Return exactly the listing's lines, from its first line to the line holding "# too, onto the arc that it is bowed to.", ends included.

- Supplied material -
--
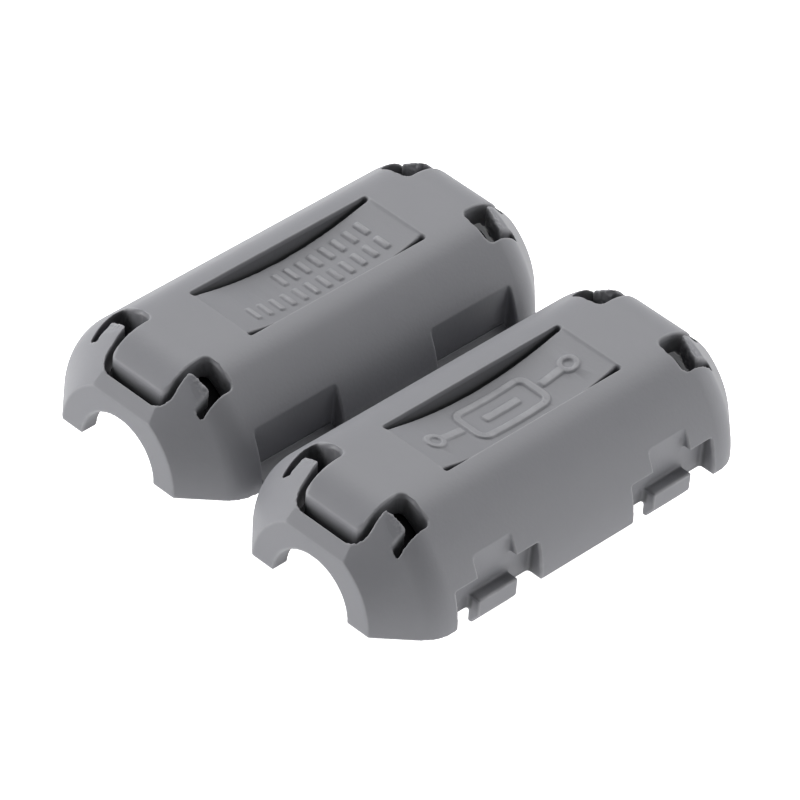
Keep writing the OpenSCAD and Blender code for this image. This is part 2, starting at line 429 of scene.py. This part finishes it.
def outside_distance(across, along, up):
    """Distance outside the ideal body, and how far the soft shoulder sinks below it."""
    far = np.abs(along)
    radius, cone = side_profile(far)
    roof, fall = roof_profile(far, CREST_BEND)
    slow_roof, slow_fall = roof_profile(far, LOBE_BEND)
    lobe = lobe_share(across, far)
    roof += lobe * (slow_roof - roof)
    fall += lobe * (slow_fall - fall)
    from_round = (np.hypot(across, up) - radius) / np.sqrt(1 + cone * cone)
    from_roof = (up - roof) / np.sqrt(1 + fall * fall)
    blend = SHOULDER_BLEND * smooth_step(*SHOULDER_FADE, far) + SHOULDER_LEAST
    near = np.clip(blend - np.abs(from_round - from_roof), 0, None) / blend
    return np.maximum(from_round, from_roof), near * near * blend / 4


print("the shoulder blend reaches", SHOULDER_BLEND, "mm, and lobes droop through", LOBE_BEND, "mm")

# %% [markdown]
# Softening comes before the thinning and settling after it. On a surface that is already perfect the
# thinning would leave long slivers, which blur the stored numbers. The leaf of the label is settled
# too, onto the arc that it is bowed to.

# %% Soften and settle
# heights over which the droop fades in, and depths over which the shoulder's sinking fades in
LOBE_UNDERSIDE = (3.5, 4.0)
SKIN_DEPTH = (-0.3, -0.1)
# gaps over which a point goes from left alone to fully moved
SETTLE_OUTSIDE = (0.03, 0.012)
SETTLE_LEAF = (0.03, 0.015)
END_FACE_MARGIN = 0.15
SETTLED_LEVEL = 0.9
# the leaf: its lowest height, the radius that it is bowed to, and its half sizes
LEAF_LOW = 4.85
LEAF_BEND = 21.6
LEAF_REACH = 5.9
LEAF_HALF_WIDTH = 1.86


def soften(mesh, node):
    """Lets the lobes droop, then melts the shoulders."""
    points = points_of(mesh)
    across, along, up = half_coordinates(points, node)
    far = np.abs(along)
    radius, _ = side_profile(far)
    round_top = np.sqrt(np.clip(radius * radius - across * across, 0, None))
    top = np.minimum(roof_profile(far, CREST_BEND)[0], round_top)
    slow_top = np.minimum(roof_profile(far, LOBE_BEND)[0], round_top)
    points[:, 2] -= (top - slow_top) * lobe_share(across, far) * smooth_step(*LOBE_UNDERSIDE, up)
    distance, sink = outside_distance(across, along, points[:, 2])
    points -= normals_of(mesh) * (sink * smooth_step(*SKIN_DEPTH, distance))[:, None]
    put_points(mesh, points)


def leaf_height(along):
    return LEAF_LOW + LEAF_BEND - np.sqrt(LEAF_BEND ** 2 - along ** 2)


def over_leaf(normals, across, along, level):
    """The points over the leaf whose normals point up by more than that share."""
    over = (np.abs(across) < LEAF_HALF_WIDTH) & (np.abs(along) < LEAF_REACH)
    return over & (normals[:, 2] > level)


def settle(mesh, node):
    """Moves the points near the ideal outside onto it, and those near the leaf's arc onto that."""
    points, normals = points_of(mesh), normals_of(mesh)
    across, along, up = half_coordinates(points, node)
    distance, sink = outside_distance(across, along, up)
    gap = distance + sink
    close = smooth_step(*SETTLE_OUTSIDE, np.abs(gap)) * (np.abs(along) < HALF_LENGTH - END_FACE_MARGIN)
    lift = leaf_height(along) - up
    on_leaf = over_leaf(normals, across, along, SETTLED_LEVEL)
    points -= normals * (gap * close)[:, None]
    points[:, 2] += lift * smooth_step(*SETTLE_LEAF, np.abs(lift)) * on_leaf
    put_points(mesh, points)


print("the leaf is bowed to a radius of", LEAF_BEND, "mm")

# %% [markdown]
# ## Marks on the sprung labels
# Each half has a thin leaf, bowed in like a spring, that presses the core down, and the leaf carries
# raised marks. These are plain signs: a cable that runs through a sleeve on one half, and rows of
# grip bars on the other. Each mark is a distance to a shape drawn flat on the leaf, and the skin is
# lifted where that distance is negative.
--
- Finished answer -
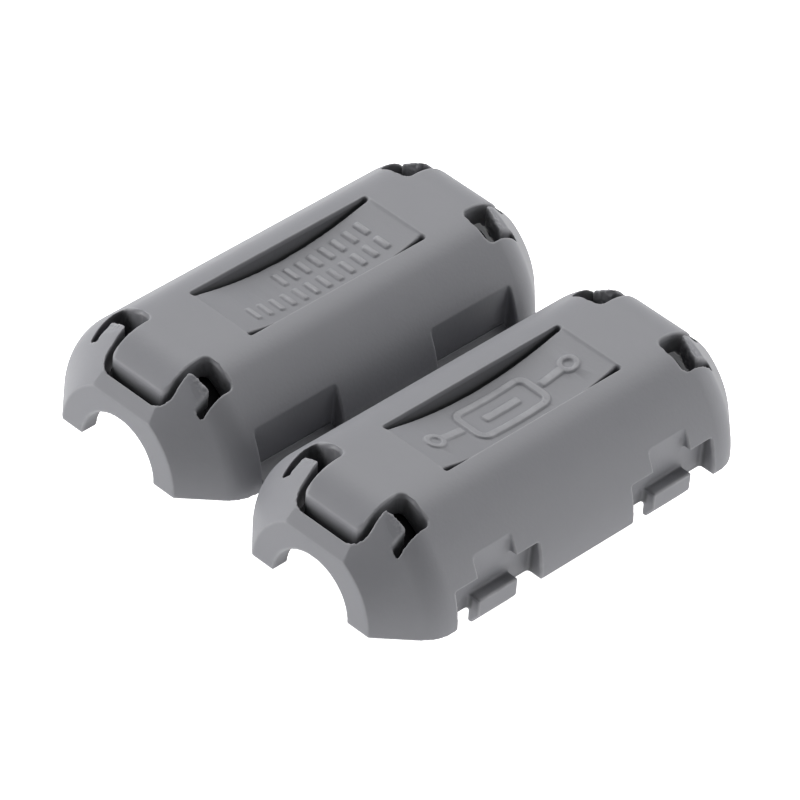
Keep writing the OpenSCAD and Blender code for this image. This is part 2, starting at line 429 of scene.py. This part finishes it.
def outside_distance(across, along, up):
    """Distance outside the ideal body, and how far the soft shoulder sinks below it."""
    far = np.abs(along)
    radius, cone = side_profile(far)
    roof, fall = roof_profile(far, CREST_BEND)
    slow_roof, slow_fall = roof_profile(far, LOBE_BEND)
    lobe = lobe_share(across, far)
    roof += lobe * (slow_roof - roof)
    fall += lobe * (slow_fall - fall)
    from_round = (np.hypot(across, up) - radius) / np.sqrt(1 + cone * cone)
    from_roof = (up - roof) / np.sqrt(1 + fall * fall)
    blend = SHOULDER_BLEND * smooth_step(*SHOULDER_FADE, far) + SHOULDER_LEAST
    near = np.clip(blend - np.abs(from_round - from_roof), 0, None) / blend
    return np.maximum(from_round, from_roof), near * near * blend / 4


print("the shoulder blend reaches", SHOULDER_BLEND, "mm, and lobes droop through", LOBE_BEND, "mm")

# %% [markdown]
# Softening comes before the thinning and settling after it. On a surface that is already perfect the
# thinning would leave long slivers, which blur the stored numbers. The leaf of the label is settled
# too, onto the arc that it is bowed to.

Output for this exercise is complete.